AIM OF THE TASK ::
Reproduce each line that includes the word "from".

DATA SUPPLIED ::
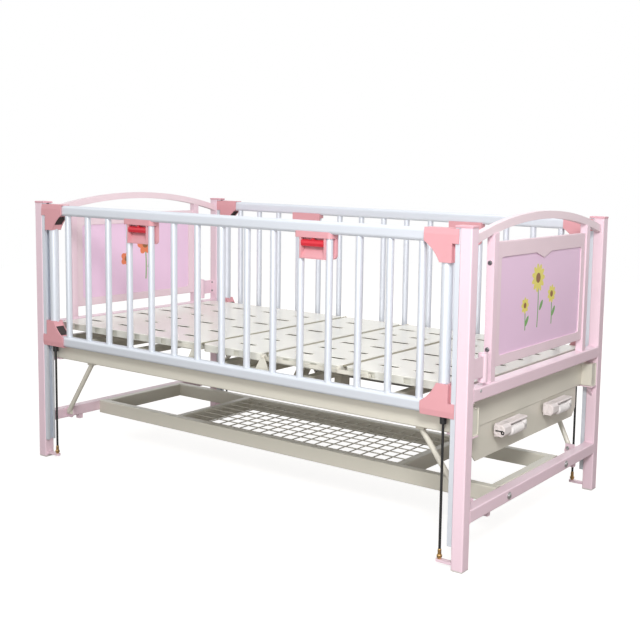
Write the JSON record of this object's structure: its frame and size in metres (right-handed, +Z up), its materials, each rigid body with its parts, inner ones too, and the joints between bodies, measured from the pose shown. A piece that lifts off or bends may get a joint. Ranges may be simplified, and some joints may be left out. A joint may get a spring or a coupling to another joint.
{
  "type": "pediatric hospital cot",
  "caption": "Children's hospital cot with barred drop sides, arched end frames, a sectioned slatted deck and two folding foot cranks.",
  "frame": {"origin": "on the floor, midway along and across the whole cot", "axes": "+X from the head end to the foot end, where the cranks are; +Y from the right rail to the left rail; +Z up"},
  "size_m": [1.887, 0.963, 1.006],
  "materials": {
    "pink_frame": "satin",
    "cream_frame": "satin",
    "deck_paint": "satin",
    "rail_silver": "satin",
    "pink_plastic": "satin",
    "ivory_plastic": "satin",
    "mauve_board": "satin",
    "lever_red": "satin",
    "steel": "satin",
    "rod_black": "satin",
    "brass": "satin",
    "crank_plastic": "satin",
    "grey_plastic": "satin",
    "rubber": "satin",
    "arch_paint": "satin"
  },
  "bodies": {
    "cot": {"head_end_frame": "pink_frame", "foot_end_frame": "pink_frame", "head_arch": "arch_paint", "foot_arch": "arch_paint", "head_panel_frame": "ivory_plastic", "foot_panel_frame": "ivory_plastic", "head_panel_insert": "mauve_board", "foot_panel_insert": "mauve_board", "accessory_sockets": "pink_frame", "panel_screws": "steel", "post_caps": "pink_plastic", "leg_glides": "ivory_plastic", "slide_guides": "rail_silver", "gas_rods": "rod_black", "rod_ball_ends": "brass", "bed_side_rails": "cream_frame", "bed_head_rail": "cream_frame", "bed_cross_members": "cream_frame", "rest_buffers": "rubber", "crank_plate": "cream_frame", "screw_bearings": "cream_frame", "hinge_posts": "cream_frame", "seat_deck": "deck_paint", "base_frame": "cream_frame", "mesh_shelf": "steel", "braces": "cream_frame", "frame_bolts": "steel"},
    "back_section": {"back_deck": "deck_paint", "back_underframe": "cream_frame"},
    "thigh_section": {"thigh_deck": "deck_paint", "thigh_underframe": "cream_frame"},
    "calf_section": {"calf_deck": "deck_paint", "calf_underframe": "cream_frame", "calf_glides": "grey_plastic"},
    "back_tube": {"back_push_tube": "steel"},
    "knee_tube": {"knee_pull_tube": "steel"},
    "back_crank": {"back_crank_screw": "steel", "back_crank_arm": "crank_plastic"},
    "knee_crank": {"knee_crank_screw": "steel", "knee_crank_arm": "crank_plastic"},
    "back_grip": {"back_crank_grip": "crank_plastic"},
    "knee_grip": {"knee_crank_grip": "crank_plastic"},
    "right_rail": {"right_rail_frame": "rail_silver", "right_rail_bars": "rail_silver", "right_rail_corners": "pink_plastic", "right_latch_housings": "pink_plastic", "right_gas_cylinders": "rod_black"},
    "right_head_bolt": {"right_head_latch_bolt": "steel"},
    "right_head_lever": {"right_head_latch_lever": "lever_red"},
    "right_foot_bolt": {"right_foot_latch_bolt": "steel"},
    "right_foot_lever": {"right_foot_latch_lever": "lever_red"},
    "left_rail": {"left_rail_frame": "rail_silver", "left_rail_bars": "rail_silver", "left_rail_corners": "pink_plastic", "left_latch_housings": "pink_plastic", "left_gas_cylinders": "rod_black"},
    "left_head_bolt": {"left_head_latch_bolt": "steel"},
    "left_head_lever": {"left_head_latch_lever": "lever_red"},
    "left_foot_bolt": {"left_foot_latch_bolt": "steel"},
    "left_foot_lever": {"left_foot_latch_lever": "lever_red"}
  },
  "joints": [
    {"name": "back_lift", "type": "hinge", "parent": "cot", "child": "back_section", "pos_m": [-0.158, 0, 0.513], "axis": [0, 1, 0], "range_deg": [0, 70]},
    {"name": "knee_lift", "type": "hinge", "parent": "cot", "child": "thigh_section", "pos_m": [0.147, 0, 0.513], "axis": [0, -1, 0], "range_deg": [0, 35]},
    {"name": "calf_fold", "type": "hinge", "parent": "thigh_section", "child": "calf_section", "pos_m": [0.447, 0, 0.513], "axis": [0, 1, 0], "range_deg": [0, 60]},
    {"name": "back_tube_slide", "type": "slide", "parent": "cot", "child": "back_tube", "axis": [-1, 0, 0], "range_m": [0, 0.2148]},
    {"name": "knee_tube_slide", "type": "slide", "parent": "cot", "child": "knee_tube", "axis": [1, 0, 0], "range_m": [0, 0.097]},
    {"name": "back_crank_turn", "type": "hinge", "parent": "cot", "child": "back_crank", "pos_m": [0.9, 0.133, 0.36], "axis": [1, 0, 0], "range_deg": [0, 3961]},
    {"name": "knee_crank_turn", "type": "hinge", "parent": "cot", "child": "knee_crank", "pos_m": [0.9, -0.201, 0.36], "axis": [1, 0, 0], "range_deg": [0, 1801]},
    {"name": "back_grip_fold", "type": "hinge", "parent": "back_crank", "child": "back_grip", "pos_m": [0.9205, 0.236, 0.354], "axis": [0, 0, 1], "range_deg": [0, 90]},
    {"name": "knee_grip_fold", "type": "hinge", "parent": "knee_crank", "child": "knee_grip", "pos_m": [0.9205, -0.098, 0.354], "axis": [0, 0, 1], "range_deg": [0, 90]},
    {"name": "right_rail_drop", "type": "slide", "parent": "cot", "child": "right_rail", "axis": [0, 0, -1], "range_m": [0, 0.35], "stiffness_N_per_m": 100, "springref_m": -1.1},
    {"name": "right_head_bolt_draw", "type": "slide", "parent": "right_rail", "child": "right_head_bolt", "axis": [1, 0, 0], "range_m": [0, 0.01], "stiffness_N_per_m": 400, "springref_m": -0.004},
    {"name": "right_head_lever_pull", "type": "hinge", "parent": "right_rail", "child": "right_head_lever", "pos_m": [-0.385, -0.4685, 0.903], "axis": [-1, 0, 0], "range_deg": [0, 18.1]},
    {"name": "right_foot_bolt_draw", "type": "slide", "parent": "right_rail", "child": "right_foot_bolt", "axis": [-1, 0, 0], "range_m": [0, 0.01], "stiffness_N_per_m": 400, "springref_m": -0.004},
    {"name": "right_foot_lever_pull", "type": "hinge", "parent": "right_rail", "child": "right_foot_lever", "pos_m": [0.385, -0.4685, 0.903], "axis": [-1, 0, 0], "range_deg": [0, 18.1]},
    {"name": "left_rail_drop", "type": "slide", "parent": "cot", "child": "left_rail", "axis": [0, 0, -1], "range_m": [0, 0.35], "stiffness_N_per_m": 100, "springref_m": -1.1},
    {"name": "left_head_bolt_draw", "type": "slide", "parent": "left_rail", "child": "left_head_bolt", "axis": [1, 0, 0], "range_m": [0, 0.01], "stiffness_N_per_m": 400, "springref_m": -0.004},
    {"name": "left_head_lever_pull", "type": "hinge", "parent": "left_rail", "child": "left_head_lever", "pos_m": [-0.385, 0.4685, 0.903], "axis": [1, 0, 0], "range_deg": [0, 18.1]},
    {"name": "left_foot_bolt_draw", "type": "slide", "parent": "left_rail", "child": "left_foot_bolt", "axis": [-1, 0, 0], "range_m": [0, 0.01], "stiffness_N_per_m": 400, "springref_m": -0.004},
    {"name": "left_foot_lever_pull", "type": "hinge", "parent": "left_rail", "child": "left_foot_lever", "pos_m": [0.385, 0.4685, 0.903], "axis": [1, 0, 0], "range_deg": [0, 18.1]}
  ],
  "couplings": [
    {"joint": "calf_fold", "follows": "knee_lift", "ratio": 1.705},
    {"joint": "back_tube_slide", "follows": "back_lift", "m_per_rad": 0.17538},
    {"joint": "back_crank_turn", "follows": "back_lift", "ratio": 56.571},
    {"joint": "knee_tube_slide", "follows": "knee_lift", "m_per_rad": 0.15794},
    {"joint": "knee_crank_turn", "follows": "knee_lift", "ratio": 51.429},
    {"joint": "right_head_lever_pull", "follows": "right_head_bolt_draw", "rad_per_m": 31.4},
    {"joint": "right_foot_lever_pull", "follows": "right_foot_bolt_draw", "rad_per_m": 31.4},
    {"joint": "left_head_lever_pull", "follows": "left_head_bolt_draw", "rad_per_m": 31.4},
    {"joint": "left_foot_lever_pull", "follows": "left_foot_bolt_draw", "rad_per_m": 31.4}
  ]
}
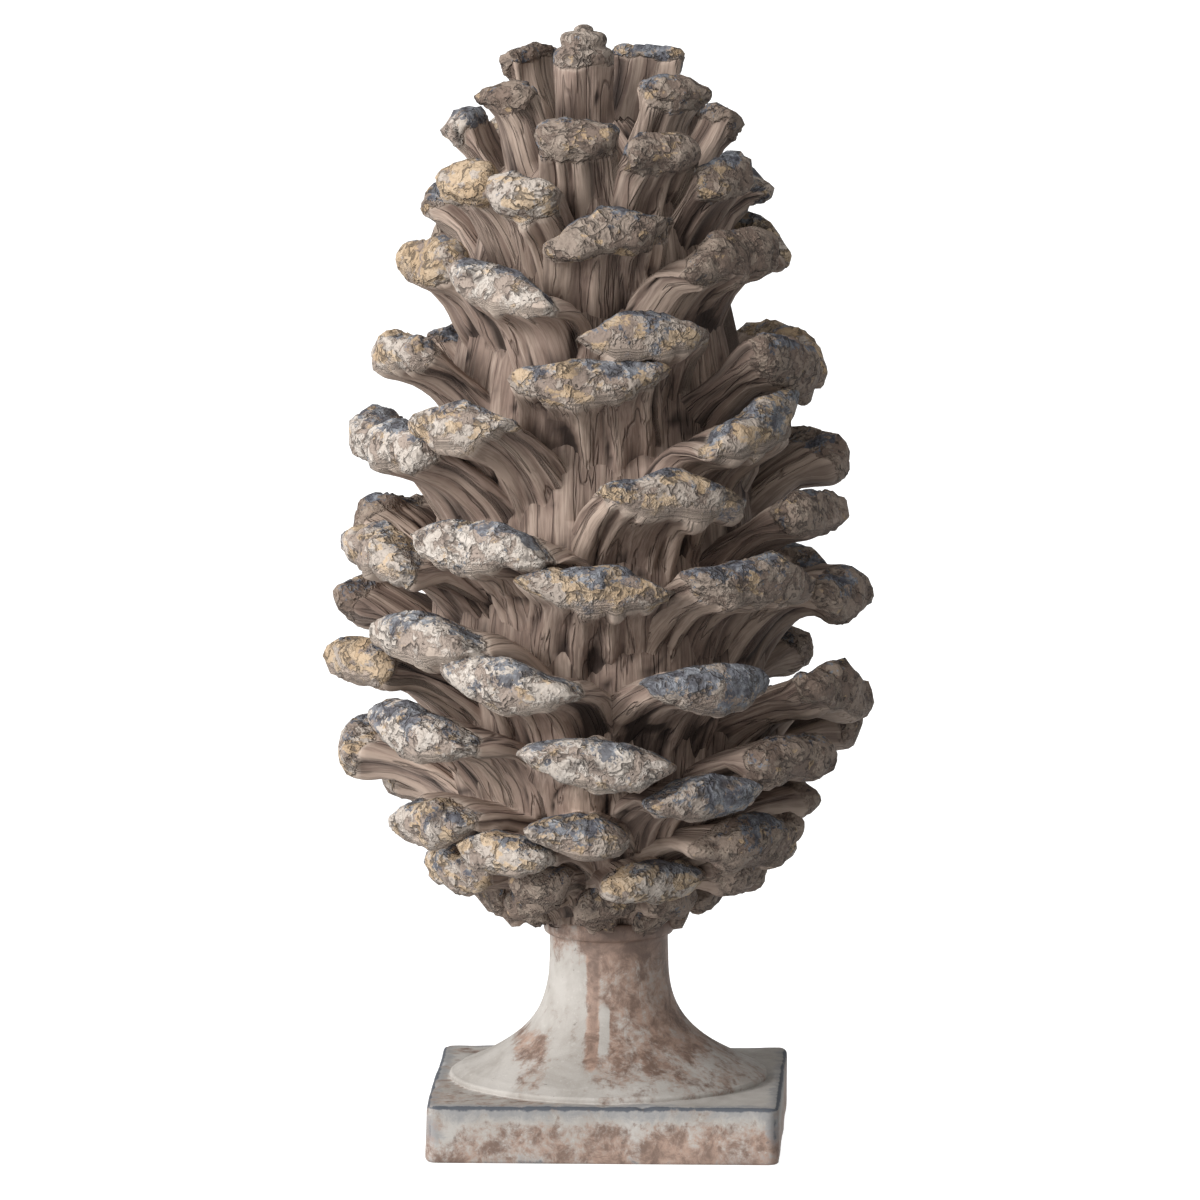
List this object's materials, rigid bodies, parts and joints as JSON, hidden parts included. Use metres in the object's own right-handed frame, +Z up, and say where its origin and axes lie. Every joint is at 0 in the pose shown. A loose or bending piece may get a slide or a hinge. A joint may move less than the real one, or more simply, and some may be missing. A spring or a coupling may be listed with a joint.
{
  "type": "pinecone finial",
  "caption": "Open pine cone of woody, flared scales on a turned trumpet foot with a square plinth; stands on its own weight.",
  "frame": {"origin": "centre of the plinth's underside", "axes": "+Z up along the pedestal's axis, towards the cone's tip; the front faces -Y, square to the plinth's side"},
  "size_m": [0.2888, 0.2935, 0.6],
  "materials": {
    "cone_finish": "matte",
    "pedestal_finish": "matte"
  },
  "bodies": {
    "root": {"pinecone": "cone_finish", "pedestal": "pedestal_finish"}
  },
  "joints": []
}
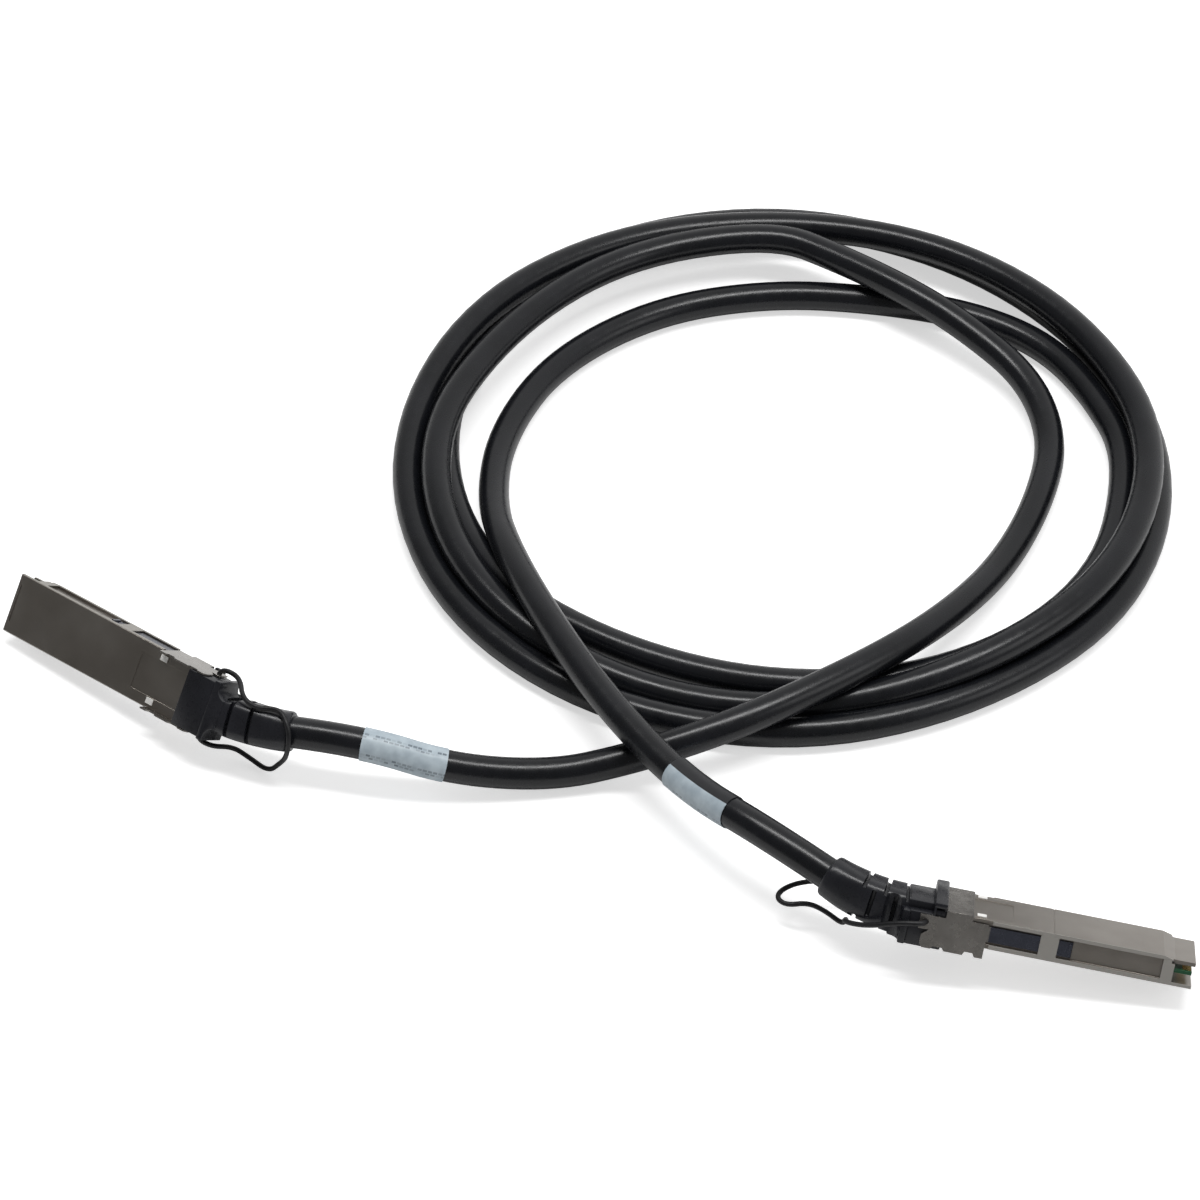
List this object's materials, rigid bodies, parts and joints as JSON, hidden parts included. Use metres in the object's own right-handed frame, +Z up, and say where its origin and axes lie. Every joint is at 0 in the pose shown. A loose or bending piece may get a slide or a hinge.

ANSWER TO THE EXERCISE ::
Write the JSON record of this object's structure: its frame and size in metres (right-handed, +Z up), its materials, each rigid body with its parts, inner ones too, and the joints between bodies, measured from the pose shown. A piece that lifts off or bends may get a joint. Ranges may be simplified, and some joints may be left out. A joint may get a spring or a coupling to another joint.
  "frame": {"origin": "on the floor, midway along and across the whole cot", "axes": "+X from the head end to the foot end, where the cranks are; +Y from the right rail to the left rail; +Z up"},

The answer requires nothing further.